Copy the first line of the material below and every later line through the line containing "math.sin(math.radians(degrees + edge))", without any other output.

— Data section —
◇ ◇ ◇ ◇

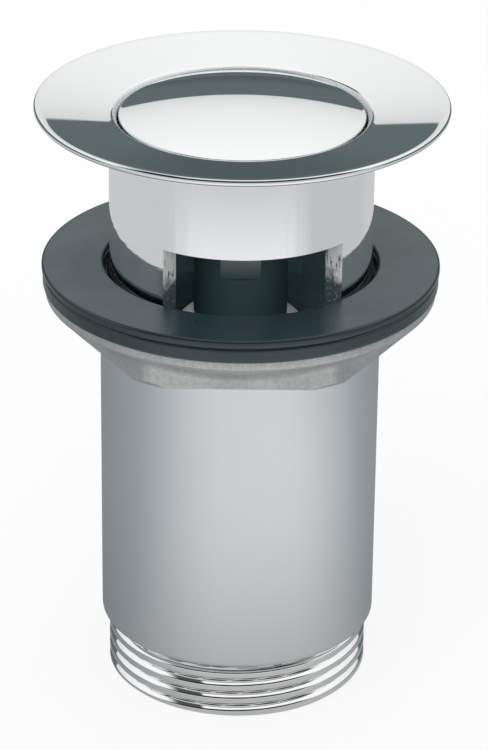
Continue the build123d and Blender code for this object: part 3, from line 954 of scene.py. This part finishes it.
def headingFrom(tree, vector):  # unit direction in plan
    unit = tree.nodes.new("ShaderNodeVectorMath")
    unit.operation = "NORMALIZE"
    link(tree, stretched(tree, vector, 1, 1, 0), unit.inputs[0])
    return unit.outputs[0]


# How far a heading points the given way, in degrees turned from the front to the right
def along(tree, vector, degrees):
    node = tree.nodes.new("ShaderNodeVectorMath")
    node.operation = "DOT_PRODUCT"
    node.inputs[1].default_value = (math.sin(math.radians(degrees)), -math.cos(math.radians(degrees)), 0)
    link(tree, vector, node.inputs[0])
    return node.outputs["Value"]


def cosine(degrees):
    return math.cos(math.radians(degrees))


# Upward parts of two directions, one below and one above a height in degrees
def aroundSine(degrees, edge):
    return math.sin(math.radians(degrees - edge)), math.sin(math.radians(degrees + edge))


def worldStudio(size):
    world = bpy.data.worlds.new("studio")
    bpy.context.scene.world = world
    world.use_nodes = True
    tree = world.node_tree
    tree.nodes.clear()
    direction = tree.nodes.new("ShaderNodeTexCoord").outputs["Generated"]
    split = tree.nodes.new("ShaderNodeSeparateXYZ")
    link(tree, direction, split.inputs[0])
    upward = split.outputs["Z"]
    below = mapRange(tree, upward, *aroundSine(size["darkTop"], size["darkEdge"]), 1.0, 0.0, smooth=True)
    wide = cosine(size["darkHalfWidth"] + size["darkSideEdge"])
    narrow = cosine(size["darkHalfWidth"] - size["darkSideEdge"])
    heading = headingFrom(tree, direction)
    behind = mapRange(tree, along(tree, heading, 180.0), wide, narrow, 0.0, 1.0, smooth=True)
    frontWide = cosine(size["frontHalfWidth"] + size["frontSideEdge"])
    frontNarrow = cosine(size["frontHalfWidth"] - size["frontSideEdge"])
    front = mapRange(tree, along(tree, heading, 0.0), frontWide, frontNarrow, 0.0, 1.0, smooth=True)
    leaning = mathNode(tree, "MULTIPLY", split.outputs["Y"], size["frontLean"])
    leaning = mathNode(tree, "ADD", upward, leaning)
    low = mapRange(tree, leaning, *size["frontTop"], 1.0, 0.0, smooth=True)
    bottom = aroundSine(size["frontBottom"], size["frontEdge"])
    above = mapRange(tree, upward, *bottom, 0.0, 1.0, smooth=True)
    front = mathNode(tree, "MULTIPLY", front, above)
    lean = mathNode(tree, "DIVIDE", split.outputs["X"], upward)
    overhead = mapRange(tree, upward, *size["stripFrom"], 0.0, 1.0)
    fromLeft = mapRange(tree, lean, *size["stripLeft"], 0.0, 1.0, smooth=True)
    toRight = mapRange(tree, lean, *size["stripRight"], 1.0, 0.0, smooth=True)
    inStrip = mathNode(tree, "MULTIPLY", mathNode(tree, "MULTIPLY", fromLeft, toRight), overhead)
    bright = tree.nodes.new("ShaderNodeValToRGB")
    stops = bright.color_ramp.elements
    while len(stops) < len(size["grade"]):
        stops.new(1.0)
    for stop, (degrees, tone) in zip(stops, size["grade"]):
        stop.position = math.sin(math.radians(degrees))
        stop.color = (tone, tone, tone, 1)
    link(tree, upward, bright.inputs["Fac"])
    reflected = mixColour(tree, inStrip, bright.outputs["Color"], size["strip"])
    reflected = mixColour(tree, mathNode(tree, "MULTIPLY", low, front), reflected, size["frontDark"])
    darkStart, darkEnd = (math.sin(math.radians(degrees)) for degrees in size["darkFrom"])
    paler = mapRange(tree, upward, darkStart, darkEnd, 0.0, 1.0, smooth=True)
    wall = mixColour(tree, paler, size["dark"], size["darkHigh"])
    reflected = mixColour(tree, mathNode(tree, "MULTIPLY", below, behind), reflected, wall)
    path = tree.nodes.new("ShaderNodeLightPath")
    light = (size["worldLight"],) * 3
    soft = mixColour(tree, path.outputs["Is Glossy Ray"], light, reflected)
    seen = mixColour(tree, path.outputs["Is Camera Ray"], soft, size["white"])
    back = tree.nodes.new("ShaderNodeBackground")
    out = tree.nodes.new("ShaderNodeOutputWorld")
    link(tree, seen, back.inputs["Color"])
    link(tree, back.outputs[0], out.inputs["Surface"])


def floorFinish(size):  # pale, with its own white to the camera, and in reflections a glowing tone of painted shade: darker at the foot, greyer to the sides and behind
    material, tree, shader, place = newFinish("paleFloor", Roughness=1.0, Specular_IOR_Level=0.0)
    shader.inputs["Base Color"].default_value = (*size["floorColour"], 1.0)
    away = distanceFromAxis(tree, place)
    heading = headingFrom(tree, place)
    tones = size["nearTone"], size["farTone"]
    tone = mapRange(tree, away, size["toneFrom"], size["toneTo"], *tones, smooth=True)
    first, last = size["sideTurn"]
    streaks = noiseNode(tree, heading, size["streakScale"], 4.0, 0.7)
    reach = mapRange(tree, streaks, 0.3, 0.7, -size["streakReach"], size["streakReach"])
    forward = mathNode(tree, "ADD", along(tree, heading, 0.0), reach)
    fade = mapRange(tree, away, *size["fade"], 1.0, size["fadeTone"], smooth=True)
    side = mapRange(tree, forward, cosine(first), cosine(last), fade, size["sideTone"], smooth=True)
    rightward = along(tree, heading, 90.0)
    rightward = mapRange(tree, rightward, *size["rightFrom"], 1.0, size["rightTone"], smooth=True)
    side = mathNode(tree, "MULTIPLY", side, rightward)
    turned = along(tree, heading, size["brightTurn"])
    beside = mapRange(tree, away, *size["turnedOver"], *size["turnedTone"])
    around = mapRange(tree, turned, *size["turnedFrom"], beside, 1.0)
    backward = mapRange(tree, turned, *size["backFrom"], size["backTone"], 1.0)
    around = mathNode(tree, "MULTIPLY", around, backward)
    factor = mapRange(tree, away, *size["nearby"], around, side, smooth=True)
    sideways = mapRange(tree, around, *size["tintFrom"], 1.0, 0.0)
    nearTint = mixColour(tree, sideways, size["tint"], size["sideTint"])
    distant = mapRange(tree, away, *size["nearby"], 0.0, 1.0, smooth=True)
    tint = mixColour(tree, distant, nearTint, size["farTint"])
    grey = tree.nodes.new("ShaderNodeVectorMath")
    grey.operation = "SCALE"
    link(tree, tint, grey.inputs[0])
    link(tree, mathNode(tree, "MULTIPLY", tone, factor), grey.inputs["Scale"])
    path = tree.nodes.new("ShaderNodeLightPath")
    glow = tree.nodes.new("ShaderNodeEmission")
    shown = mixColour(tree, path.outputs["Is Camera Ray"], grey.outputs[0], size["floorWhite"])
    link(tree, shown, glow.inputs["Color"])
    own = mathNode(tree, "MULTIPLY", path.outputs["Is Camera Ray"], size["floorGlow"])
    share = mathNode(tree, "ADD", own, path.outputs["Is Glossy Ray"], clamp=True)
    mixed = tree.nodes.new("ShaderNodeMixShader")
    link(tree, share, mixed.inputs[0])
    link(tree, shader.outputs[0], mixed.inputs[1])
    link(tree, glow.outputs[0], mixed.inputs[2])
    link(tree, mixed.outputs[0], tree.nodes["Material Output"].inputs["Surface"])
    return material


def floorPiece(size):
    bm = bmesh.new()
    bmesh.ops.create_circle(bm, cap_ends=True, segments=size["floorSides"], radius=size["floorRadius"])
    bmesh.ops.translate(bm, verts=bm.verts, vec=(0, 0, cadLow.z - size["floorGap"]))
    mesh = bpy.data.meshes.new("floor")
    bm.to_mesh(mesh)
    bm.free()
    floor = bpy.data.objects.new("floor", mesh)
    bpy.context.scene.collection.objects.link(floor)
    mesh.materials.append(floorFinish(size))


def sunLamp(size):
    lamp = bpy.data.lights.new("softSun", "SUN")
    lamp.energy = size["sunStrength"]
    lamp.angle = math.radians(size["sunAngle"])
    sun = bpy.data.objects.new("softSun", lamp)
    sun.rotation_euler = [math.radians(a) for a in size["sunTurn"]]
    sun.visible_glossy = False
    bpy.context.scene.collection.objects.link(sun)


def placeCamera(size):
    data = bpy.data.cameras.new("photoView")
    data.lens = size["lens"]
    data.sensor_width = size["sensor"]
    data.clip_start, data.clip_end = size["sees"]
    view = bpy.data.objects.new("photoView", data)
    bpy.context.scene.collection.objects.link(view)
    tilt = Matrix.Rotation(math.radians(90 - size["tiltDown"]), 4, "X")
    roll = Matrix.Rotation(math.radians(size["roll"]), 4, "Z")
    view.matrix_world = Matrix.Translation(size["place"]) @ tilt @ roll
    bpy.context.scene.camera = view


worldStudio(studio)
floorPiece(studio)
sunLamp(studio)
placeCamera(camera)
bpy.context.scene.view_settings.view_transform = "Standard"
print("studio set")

◇ ◇ ◇ ◇

— Task response —
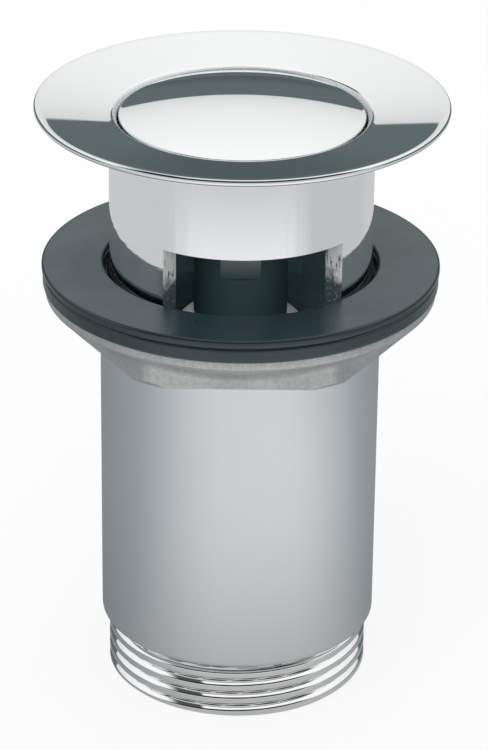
Continue the build123d and Blender code for this object: part 3, from line 954 of scene.py. This part finishes it.
def headingFrom(tree, vector):  # unit direction in plan
    unit = tree.nodes.new("ShaderNodeVectorMath")
    unit.operation = "NORMALIZE"
    link(tree, stretched(tree, vector, 1, 1, 0), unit.inputs[0])
    return unit.outputs[0]


# How far a heading points the given way, in degrees turned from the front to the right
def along(tree, vector, degrees):
    node = tree.nodes.new("ShaderNodeVectorMath")
    node.operation = "DOT_PRODUCT"
    node.inputs[1].default_value = (math.sin(math.radians(degrees)), -math.cos(math.radians(degrees)), 0)
    link(tree, vector, node.inputs[0])
    return node.outputs["Value"]


def cosine(degrees):
    return math.cos(math.radians(degrees))


# Upward parts of two directions, one below and one above a height in degrees
def aroundSine(degrees, edge):
    return math.sin(math.radians(degrees - edge)), math.sin(math.radians(degrees + edge))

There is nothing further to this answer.